**Provided material:**
┄┄┄┄┄┄┄┄┄┄┄┄┄┄┄┄┄┄┄┄

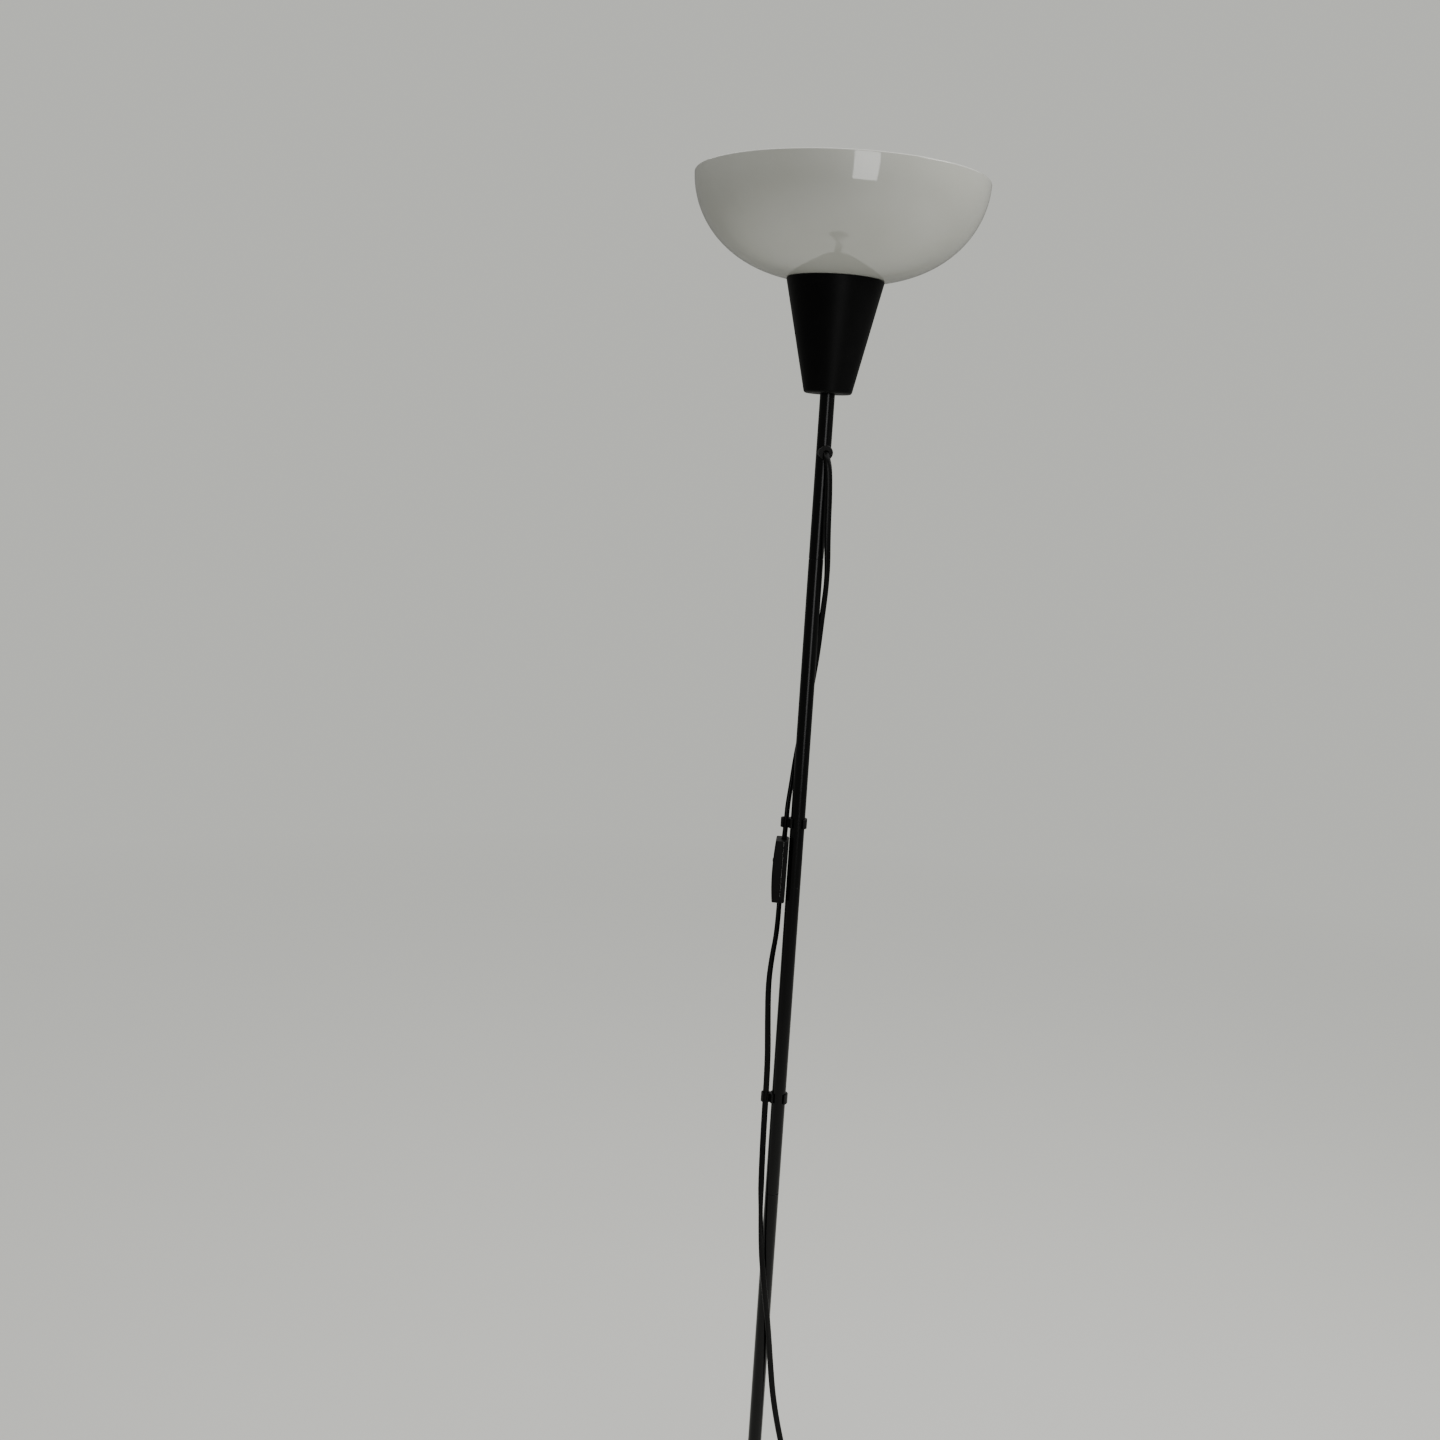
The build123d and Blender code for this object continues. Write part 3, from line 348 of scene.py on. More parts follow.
# %% Shader maths
class Wire:
    """One output of a material's node tree, which can be added, taken away, multiplied and mixed."""

    def __init__(self, tree, socket=None):
        self.tree, self.socket = tree, socket

    def node(self, kind, settings=None, sockets=None, output=0):
        """Adds a node: its settings first, then its sockets by name or number, as values or wires."""
        made = self.tree.nodes.new(kind)
        for name, value in (settings or {}).items():
            setattr(made, name, value)
        for name, value in (sockets or {}).items():
            if isinstance(value, Wire):
                self.tree.links.new(value.socket, made.inputs[name])
            else:
                made.inputs[name].default_value = value
        return Wire(self.tree, made.outputs[output] if made.outputs else None)

    def maths(self, operation, first, second, clamp=False):
        settings = {"operation": operation, "use_clamp": clamp}
        return self.node("ShaderNodeMath", settings, {0: first, 1: second})

    def __add__(self, other):
        return self.maths("ADD", self, other)

    def __sub__(self, other):
        return self.maths("SUBTRACT", self, other)

    def __mul__(self, other):
        return self.maths("MULTIPLY", self, other)

    def above(self, low, high):
        """0 below low, 1 above high, and a straight climb between them."""
        return self.maths("DIVIDE", self - low, high - low, clamp=True)

    def mix(self, first, second):
        """A colour that goes from the first to the second as this wire goes from 0 to 1."""
        return self.node("ShaderNodeMix", {"data_type": "RGBA"}, {0: self, 6: first, 7: second}, 2)

    def noise(self, place, size, detail=3.0, stretch=None):
        """Noise whose spots are about size metres across, from 0 to 1."""
        if stretch:
            place = self.node("ShaderNodeMapping", {}, {"Vector": place, "Scale": stretch})
        sockets = {"Vector": place, "Scale": 1 / size, "Detail": detail, "Roughness": 0.55}
        return self.node("ShaderNodeTexNoise", {}, sockets)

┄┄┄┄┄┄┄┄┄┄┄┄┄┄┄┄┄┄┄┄

**What you need to do:** Give only the number of lines in the material above that hold the word "this".

**Problem solution:** 2